§ **WRITTEN PROBLEM**: Reproduce all of the material word for word.

§ **DATA PROVIDED**:

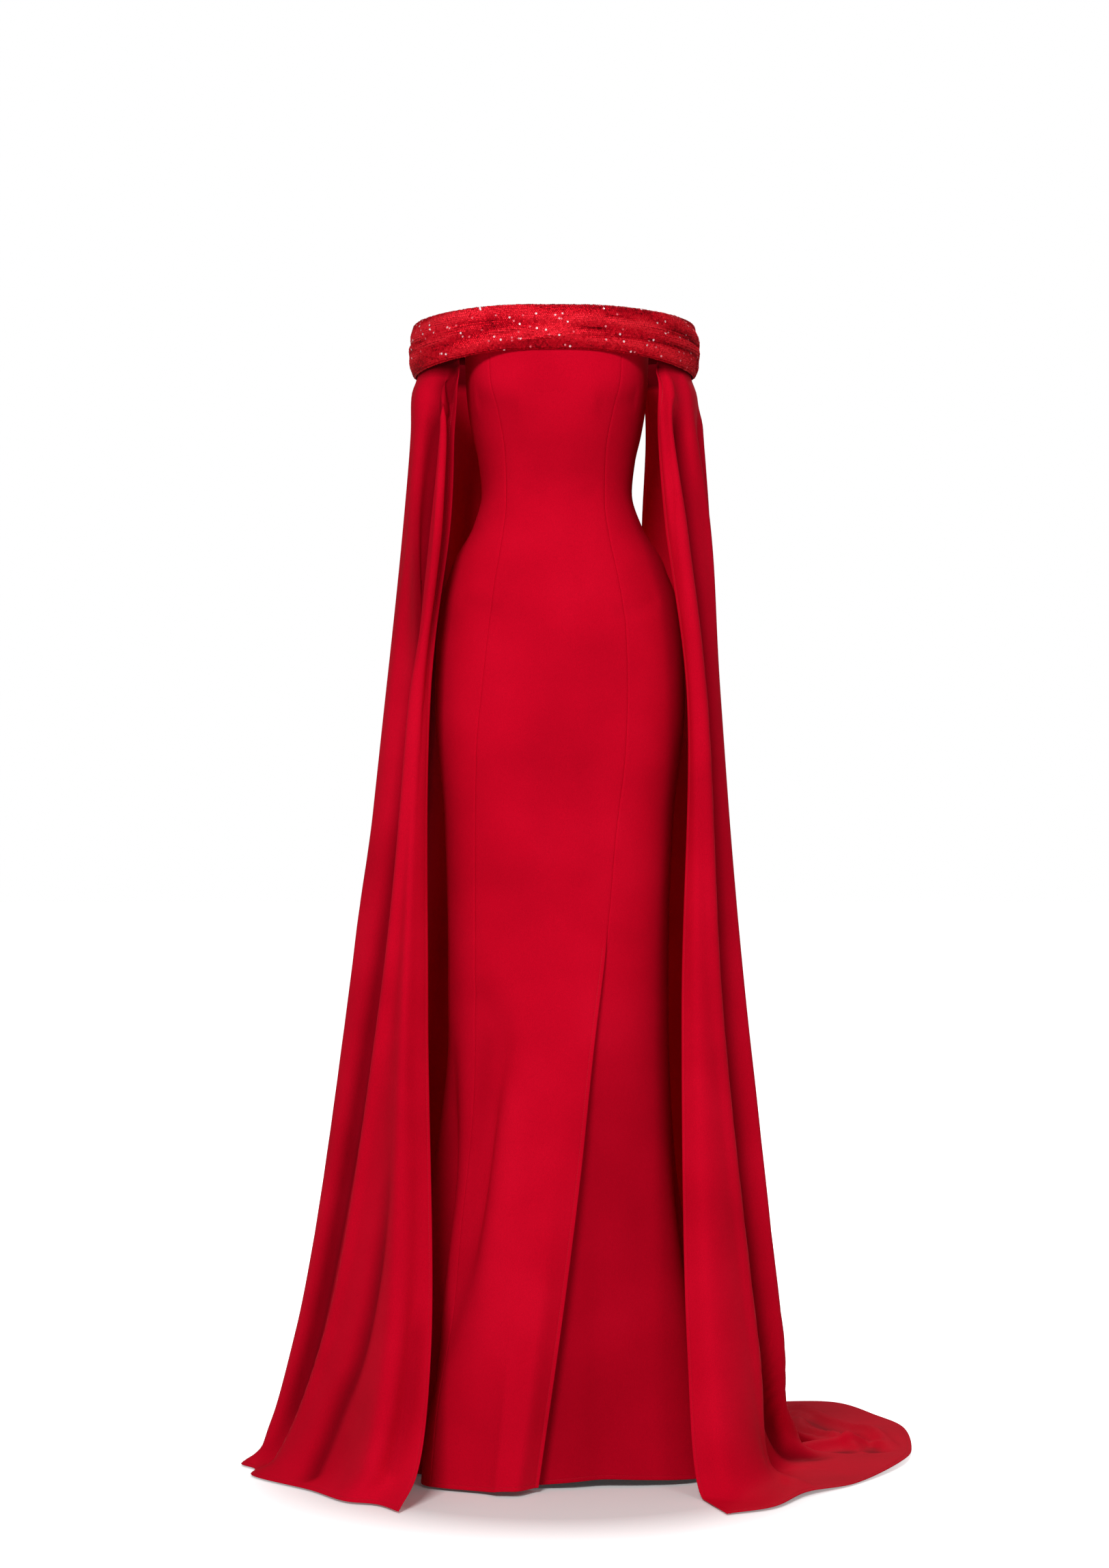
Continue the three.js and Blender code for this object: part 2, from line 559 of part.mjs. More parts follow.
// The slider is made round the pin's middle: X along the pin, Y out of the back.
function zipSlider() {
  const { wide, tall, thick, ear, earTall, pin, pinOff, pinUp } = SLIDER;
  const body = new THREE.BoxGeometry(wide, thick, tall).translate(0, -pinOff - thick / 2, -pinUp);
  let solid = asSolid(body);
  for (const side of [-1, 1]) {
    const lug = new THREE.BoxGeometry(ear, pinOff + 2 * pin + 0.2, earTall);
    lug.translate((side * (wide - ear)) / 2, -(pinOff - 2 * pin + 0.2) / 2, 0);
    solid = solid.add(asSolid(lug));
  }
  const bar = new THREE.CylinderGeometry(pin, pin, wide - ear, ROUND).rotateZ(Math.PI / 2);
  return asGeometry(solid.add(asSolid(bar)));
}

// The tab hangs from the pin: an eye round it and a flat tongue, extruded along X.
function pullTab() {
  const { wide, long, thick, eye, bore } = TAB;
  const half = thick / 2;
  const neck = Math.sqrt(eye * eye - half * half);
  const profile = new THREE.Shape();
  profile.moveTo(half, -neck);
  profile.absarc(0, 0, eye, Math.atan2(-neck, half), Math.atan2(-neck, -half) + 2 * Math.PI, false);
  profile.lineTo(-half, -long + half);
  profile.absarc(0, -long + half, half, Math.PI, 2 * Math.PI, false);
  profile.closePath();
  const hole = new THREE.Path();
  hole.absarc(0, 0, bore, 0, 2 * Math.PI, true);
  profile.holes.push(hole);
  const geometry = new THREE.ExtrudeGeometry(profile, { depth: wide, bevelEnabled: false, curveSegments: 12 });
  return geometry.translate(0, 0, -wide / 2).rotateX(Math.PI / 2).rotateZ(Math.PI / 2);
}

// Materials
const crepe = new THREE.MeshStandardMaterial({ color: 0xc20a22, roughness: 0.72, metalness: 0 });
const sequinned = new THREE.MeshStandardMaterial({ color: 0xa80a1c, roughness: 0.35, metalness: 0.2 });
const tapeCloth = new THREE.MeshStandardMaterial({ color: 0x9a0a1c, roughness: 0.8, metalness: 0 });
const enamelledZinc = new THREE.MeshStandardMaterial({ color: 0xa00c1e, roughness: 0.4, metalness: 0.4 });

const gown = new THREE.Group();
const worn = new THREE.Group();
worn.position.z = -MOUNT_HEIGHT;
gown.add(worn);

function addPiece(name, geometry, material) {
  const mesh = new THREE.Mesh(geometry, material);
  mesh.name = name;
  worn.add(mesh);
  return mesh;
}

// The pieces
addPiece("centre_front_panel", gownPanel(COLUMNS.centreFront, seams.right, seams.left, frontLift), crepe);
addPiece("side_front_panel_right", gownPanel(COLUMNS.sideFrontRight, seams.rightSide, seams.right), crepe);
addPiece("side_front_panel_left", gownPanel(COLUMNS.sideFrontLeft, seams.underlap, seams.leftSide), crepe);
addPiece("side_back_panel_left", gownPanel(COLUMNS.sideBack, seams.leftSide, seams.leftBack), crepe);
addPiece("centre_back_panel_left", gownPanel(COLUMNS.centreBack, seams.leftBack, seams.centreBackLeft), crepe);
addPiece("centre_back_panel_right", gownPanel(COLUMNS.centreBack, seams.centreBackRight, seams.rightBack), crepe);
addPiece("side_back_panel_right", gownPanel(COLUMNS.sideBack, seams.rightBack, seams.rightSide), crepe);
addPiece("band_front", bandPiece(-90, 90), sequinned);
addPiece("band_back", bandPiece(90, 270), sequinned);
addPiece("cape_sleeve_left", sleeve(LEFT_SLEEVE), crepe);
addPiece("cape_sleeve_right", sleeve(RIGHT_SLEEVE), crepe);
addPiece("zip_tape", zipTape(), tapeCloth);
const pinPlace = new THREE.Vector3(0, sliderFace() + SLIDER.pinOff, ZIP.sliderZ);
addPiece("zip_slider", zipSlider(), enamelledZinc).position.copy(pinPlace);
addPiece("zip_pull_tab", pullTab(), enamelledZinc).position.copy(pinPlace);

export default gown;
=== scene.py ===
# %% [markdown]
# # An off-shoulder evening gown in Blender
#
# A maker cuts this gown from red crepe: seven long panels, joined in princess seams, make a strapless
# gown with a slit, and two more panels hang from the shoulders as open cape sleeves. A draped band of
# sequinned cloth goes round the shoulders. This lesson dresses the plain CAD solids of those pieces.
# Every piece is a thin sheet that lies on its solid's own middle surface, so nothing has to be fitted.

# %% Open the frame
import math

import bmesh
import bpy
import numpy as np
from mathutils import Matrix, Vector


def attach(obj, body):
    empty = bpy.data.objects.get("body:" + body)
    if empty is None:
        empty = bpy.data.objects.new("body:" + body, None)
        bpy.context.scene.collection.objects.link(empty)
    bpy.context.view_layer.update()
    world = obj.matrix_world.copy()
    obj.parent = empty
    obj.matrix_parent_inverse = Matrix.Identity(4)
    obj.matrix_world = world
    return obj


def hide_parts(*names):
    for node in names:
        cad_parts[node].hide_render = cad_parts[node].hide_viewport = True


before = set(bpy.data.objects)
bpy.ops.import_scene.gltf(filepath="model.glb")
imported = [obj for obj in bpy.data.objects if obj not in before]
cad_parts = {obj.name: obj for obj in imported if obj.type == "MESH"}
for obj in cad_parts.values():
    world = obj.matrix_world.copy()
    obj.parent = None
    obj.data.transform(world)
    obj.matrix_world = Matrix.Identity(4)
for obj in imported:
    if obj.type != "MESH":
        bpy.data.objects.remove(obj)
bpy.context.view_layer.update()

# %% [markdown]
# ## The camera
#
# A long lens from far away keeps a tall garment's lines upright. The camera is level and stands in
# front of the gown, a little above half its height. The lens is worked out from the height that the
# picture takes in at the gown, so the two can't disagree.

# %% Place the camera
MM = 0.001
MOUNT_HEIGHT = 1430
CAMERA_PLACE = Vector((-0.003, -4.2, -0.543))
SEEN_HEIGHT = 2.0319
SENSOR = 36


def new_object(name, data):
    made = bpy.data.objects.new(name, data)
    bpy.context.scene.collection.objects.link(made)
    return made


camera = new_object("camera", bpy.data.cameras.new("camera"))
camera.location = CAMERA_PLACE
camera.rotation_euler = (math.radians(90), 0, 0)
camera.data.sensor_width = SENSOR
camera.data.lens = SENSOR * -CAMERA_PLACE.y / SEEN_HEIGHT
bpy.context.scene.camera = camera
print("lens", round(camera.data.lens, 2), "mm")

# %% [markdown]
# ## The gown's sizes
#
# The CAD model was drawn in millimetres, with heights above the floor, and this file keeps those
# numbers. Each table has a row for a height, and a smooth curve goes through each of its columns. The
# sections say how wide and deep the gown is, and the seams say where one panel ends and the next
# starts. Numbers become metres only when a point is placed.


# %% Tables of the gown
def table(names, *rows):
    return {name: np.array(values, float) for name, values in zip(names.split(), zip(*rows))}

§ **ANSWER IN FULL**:
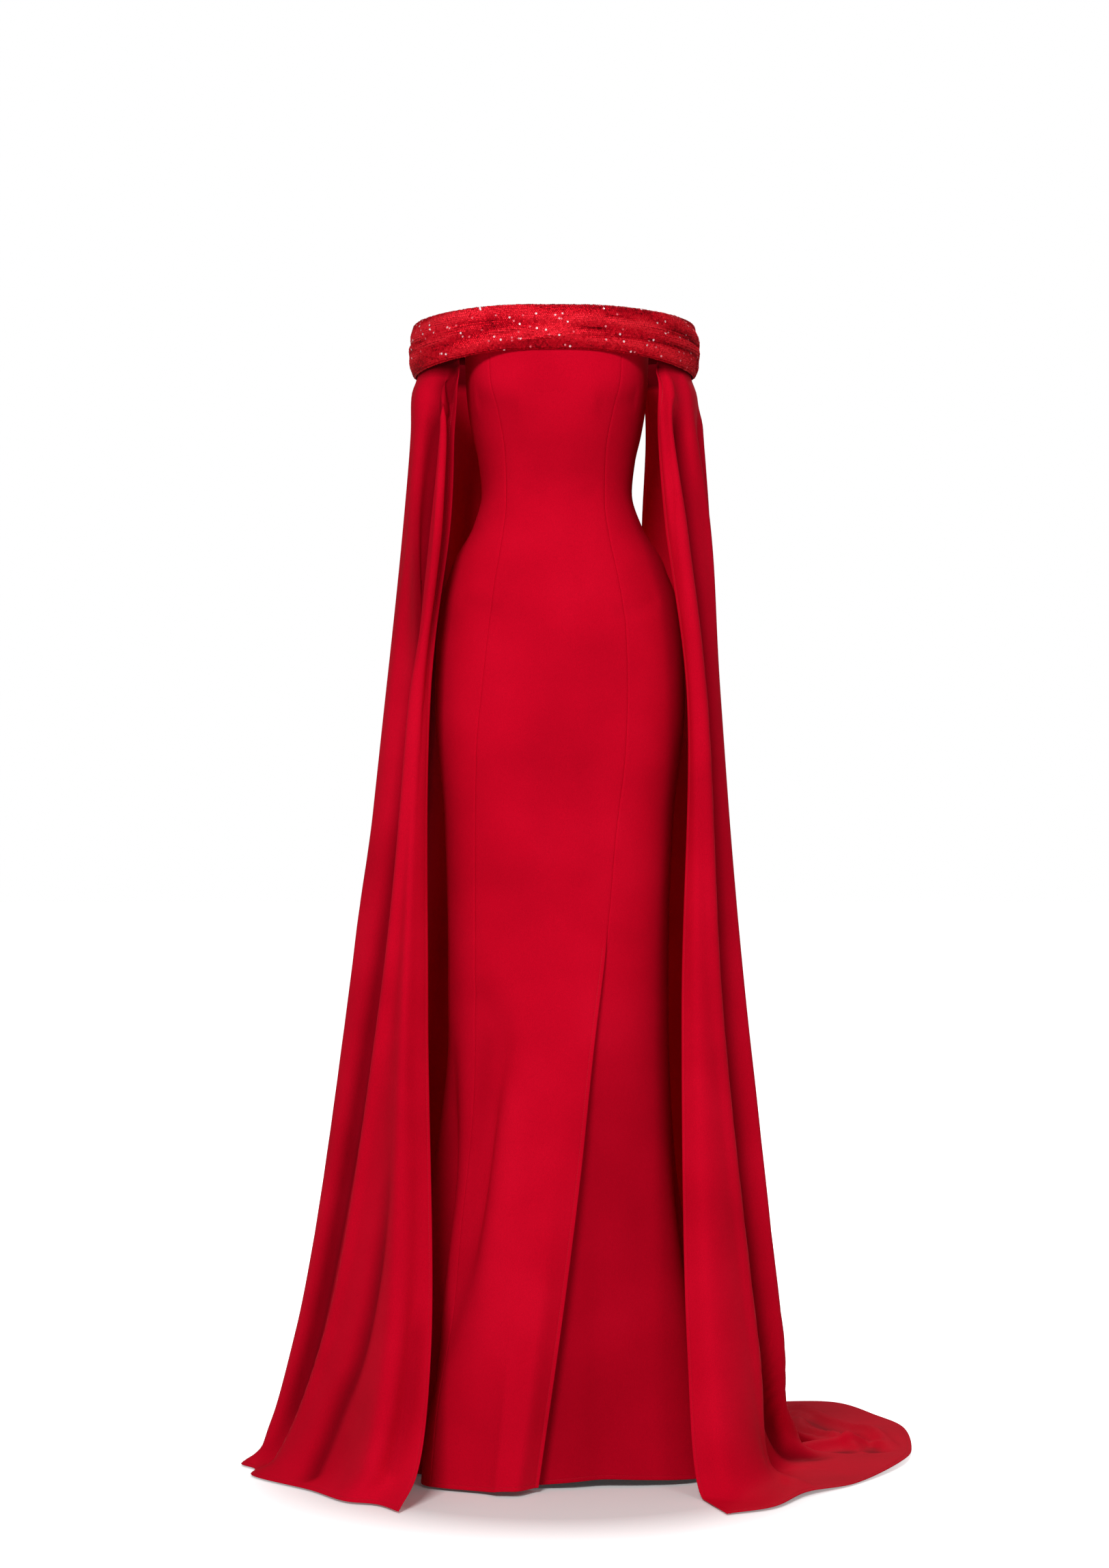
Continue the three.js and Blender code for this object: part 2, from line 559 of part.mjs. More parts follow.
// The slider is made round the pin's middle: X along the pin, Y out of the back.
function zipSlider() {
  const { wide, tall, thick, ear, earTall, pin, pinOff, pinUp } = SLIDER;
  const body = new THREE.BoxGeometry(wide, thick, tall).translate(0, -pinOff - thick / 2, -pinUp);
  let solid = asSolid(body);
  for (const side of [-1, 1]) {
    const lug = new THREE.BoxGeometry(ear, pinOff + 2 * pin + 0.2, earTall);
    lug.translate((side * (wide - ear)) / 2, -(pinOff - 2 * pin + 0.2) / 2, 0);
    solid = solid.add(asSolid(lug));
  }
  const bar = new THREE.CylinderGeometry(pin, pin, wide - ear, ROUND).rotateZ(Math.PI / 2);
  return asGeometry(solid.add(asSolid(bar)));
}

// The tab hangs from the pin: an eye round it and a flat tongue, extruded along X.
function pullTab() {
  const { wide, long, thick, eye, bore } = TAB;
  const half = thick / 2;
  const neck = Math.sqrt(eye * eye - half * half);
  const profile = new THREE.Shape();
  profile.moveTo(half, -neck);
  profile.absarc(0, 0, eye, Math.atan2(-neck, half), Math.atan2(-neck, -half) + 2 * Math.PI, false);
  profile.lineTo(-half, -long + half);
  profile.absarc(0, -long + half, half, Math.PI, 2 * Math.PI, false);
  profile.closePath();
  const hole = new THREE.Path();
  hole.absarc(0, 0, bore, 0, 2 * Math.PI, true);
  profile.holes.push(hole);
  const geometry = new THREE.ExtrudeGeometry(profile, { depth: wide, bevelEnabled: false, curveSegments: 12 });
  return geometry.translate(0, 0, -wide / 2).rotateX(Math.PI / 2).rotateZ(Math.PI / 2);
}

// Materials
const crepe = new THREE.MeshStandardMaterial({ color: 0xc20a22, roughness: 0.72, metalness: 0 });
const sequinned = new THREE.MeshStandardMaterial({ color: 0xa80a1c, roughness: 0.35, metalness: 0.2 });
const tapeCloth = new THREE.MeshStandardMaterial({ color: 0x9a0a1c, roughness: 0.8, metalness: 0 });
const enamelledZinc = new THREE.MeshStandardMaterial({ color: 0xa00c1e, roughness: 0.4, metalness: 0.4 });

const gown = new THREE.Group();
const worn = new THREE.Group();
worn.position.z = -MOUNT_HEIGHT;
gown.add(worn);

function addPiece(name, geometry, material) {
  const mesh = new THREE.Mesh(geometry, material);
  mesh.name = name;
  worn.add(mesh);
  return mesh;
}

// The pieces
addPiece("centre_front_panel", gownPanel(COLUMNS.centreFront, seams.right, seams.left, frontLift), crepe);
addPiece("side_front_panel_right", gownPanel(COLUMNS.sideFrontRight, seams.rightSide, seams.right), crepe);
addPiece("side_front_panel_left", gownPanel(COLUMNS.sideFrontLeft, seams.underlap, seams.leftSide), crepe);
addPiece("side_back_panel_left", gownPanel(COLUMNS.sideBack, seams.leftSide, seams.leftBack), crepe);
addPiece("centre_back_panel_left", gownPanel(COLUMNS.centreBack, seams.leftBack, seams.centreBackLeft), crepe);
addPiece("centre_back_panel_right", gownPanel(COLUMNS.centreBack, seams.centreBackRight, seams.rightBack), crepe);
addPiece("side_back_panel_right", gownPanel(COLUMNS.sideBack, seams.rightBack, seams.rightSide), crepe);
addPiece("band_front", bandPiece(-90, 90), sequinned);
addPiece("band_back", bandPiece(90, 270), sequinned);
addPiece("cape_sleeve_left", sleeve(LEFT_SLEEVE), crepe);
addPiece("cape_sleeve_right", sleeve(RIGHT_SLEEVE), crepe);
addPiece("zip_tape", zipTape(), tapeCloth);
const pinPlace = new THREE.Vector3(0, sliderFace() + SLIDER.pinOff, ZIP.sliderZ);
addPiece("zip_slider", zipSlider(), enamelledZinc).position.copy(pinPlace);
addPiece("zip_pull_tab", pullTab(), enamelledZinc).position.copy(pinPlace);

export default gown;
=== scene.py ===
# %% [markdown]
# # An off-shoulder evening gown in Blender
#
# A maker cuts this gown from red crepe: seven long panels, joined in princess seams, make a strapless
# gown with a slit, and two more panels hang from the shoulders as open cape sleeves. A draped band of
# sequinned cloth goes round the shoulders. This lesson dresses the plain CAD solids of those pieces.
# Every piece is a thin sheet that lies on its solid's own middle surface, so nothing has to be fitted.

# %% Open the frame
import math

import bmesh
import bpy
import numpy as np
from mathutils import Matrix, Vector


def attach(obj, body):
    empty = bpy.data.objects.get("body:" + body)
    if empty is None:
        empty = bpy.data.objects.new("body:" + body, None)
        bpy.context.scene.collection.objects.link(empty)
    bpy.context.view_layer.update()
    world = obj.matrix_world.copy()
    obj.parent = empty
    obj.matrix_parent_inverse = Matrix.Identity(4)
    obj.matrix_world = world
    return obj


def hide_parts(*names):
    for node in names:
        cad_parts[node].hide_render = cad_parts[node].hide_viewport = True


before = set(bpy.data.objects)
bpy.ops.import_scene.gltf(filepath="model.glb")
imported = [obj for obj in bpy.data.objects if obj not in before]
cad_parts = {obj.name: obj for obj in imported if obj.type == "MESH"}
for obj in cad_parts.values():
    world = obj.matrix_world.copy()
    obj.parent = None
    obj.data.transform(world)
    obj.matrix_world = Matrix.Identity(4)
for obj in imported:
    if obj.type != "MESH":
        bpy.data.objects.remove(obj)
bpy.context.view_layer.update()

# %% [markdown]
# ## The camera
#
# A long lens from far away keeps a tall garment's lines upright. The camera is level and stands in
# front of the gown, a little above half its height. The lens is worked out from the height that the
# picture takes in at the gown, so the two can't disagree.

# %% Place the camera
MM = 0.001
MOUNT_HEIGHT = 1430
CAMERA_PLACE = Vector((-0.003, -4.2, -0.543))
SEEN_HEIGHT = 2.0319
SENSOR = 36


def new_object(name, data):
    made = bpy.data.objects.new(name, data)
    bpy.context.scene.collection.objects.link(made)
    return made


camera = new_object("camera", bpy.data.cameras.new("camera"))
camera.location = CAMERA_PLACE
camera.rotation_euler = (math.radians(90), 0, 0)
camera.data.sensor_width = SENSOR
camera.data.lens = SENSOR * -CAMERA_PLACE.y / SEEN_HEIGHT
bpy.context.scene.camera = camera
print("lens", round(camera.data.lens, 2), "mm")

# %% [markdown]
# ## The gown's sizes
#
# The CAD model was drawn in millimetres, with heights above the floor, and this file keeps those
# numbers. Each table has a row for a height, and a smooth curve goes through each of its columns. The
# sections say how wide and deep the gown is, and the seams say where one panel ends and the next
# starts. Numbers become metres only when a point is placed.


# %% Tables of the gown
def table(names, *rows):
    return {name: np.array(values, float) for name, values in zip(names.split(), zip(*rows))}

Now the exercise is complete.